In his first year racing, Gohlke placed third.


Saturday’s race will feature bonus entertainment for spectators, such as having 1800s-era mustaches painted on them, hearing Frederick’s Catoctones a capella group, and getting the chance to pedal a stationary high wheel bike.


Eric and Jeanne Rhodes first hosted the high wheel race in 2012, which Eric said make it the first of its kind in the western hemisphere. Other variations of high wheel races can be found in Europe and Australia.

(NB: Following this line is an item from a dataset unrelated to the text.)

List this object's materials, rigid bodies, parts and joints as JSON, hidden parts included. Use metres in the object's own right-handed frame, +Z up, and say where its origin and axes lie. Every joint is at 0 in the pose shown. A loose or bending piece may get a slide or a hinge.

The high wheel bicycle was popularized in England in the 1870s and 1880s. The large front wheels — which typically have a diameter of 52 inches — allow for a further distance to be covered upon each pedal and makes for a smoother ride over cobbled and uneven streets.


 “We’ve had racers in the past ride ones from the 1880s,” Eric Rhodes said. “They are clunky, they are potentially unsafe, they’re just bulky, so a lot of them have resorted to riding the reproductions.”


The term penny-farthing is based on the relative sizes of two British coins, the penny and the farthing, resembling the sizes of the bicycle wheels.


In the case of inclement weather on Saturday, the race will be adjusted accordingly, with the restraint of downtown streets only being closed off until 4 p.m.


“We will evaluate the weather and modify our race schedule for those that still want to brave the possible wet roads/weather,” Eric Rhodes said. “The show must go on, but with safety as our number one priority.”


“It’s everything that you would expect from a quirky small community of like-minded folks who ride these crazy contraptions,” Gohlke said of the race. “There’s a real comradery to what we’re doing and a real respect among racers and just high wheelers and anybody who wants to get up there and do this.”


Jeanne Rhodes put it simply: “You’ve never seen anything like it.”